##### INFORMATION PROVIDED #####

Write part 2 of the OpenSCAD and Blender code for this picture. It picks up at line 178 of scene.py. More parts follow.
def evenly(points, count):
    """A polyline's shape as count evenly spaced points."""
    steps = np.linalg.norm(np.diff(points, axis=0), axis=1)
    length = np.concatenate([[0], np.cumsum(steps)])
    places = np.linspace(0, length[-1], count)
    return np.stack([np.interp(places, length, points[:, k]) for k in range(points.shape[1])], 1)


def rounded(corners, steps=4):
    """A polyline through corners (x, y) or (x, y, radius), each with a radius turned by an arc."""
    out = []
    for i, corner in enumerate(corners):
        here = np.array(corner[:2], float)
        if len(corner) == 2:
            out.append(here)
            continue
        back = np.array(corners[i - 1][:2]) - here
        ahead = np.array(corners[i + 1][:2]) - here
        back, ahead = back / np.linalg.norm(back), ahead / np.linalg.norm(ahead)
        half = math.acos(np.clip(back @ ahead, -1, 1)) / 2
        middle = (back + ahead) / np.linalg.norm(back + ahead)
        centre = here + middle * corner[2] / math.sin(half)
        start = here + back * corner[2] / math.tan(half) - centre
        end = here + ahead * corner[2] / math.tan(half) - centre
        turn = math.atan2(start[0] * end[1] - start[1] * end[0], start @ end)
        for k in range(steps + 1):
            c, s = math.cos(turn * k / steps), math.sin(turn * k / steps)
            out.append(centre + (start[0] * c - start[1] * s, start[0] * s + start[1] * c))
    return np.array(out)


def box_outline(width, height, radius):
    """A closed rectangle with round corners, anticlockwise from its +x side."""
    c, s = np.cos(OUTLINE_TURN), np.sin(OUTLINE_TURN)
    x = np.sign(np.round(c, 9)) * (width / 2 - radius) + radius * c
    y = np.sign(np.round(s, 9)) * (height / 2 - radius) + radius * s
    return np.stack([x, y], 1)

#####

• **GOAL**:
Copy the material above back out, exactly as written.

• **WRITTEN REPLY**:
Write part 2 of the OpenSCAD and Blender code for this picture. It picks up at line 178 of scene.py. More parts follow.
def evenly(points, count):
    """A polyline's shape as count evenly spaced points."""
    steps = np.linalg.norm(np.diff(points, axis=0), axis=1)
    length = np.concatenate([[0], np.cumsum(steps)])
    places = np.linspace(0, length[-1], count)
    return np.stack([np.interp(places, length, points[:, k]) for k in range(points.shape[1])], 1)


def rounded(corners, steps=4):
    """A polyline through corners (x, y) or (x, y, radius), each with a radius turned by an arc."""
    out = []
    for i, corner in enumerate(corners):
        here = np.array(corner[:2], float)
        if len(corner) == 2:
            out.append(here)
            continue
        back = np.array(corners[i - 1][:2]) - here
        ahead = np.array(corners[i + 1][:2]) - here
        back, ahead = back / np.linalg.norm(back), ahead / np.linalg.norm(ahead)
        half = math.acos(np.clip(back @ ahead, -1, 1)) / 2
        middle = (back + ahead) / np.linalg.norm(back + ahead)
        centre = here + middle * corner[2] / math.sin(half)
        start = here + back * corner[2] / math.tan(half) - centre
        end = here + ahead * corner[2] / math.tan(half) - centre
        turn = math.atan2(start[0] * end[1] - start[1] * end[0], start @ end)
        for k in range(steps + 1):
            c, s = math.cos(turn * k / steps), math.sin(turn * k / steps)
            out.append(centre + (start[0] * c - start[1] * s, start[0] * s + start[1] * c))
    return np.array(out)


def box_outline(width, height, radius):
    """A closed rectangle with round corners, anticlockwise from its +x side."""
    c, s = np.cos(OUTLINE_TURN), np.sin(OUTLINE_TURN)
    x = np.sign(np.round(c, 9)) * (width / 2 - radius) + radius * c
    y = np.sign(np.round(s, 9)) * (height / 2 - radius) + radius * s
    return np.stack([x, y], 1)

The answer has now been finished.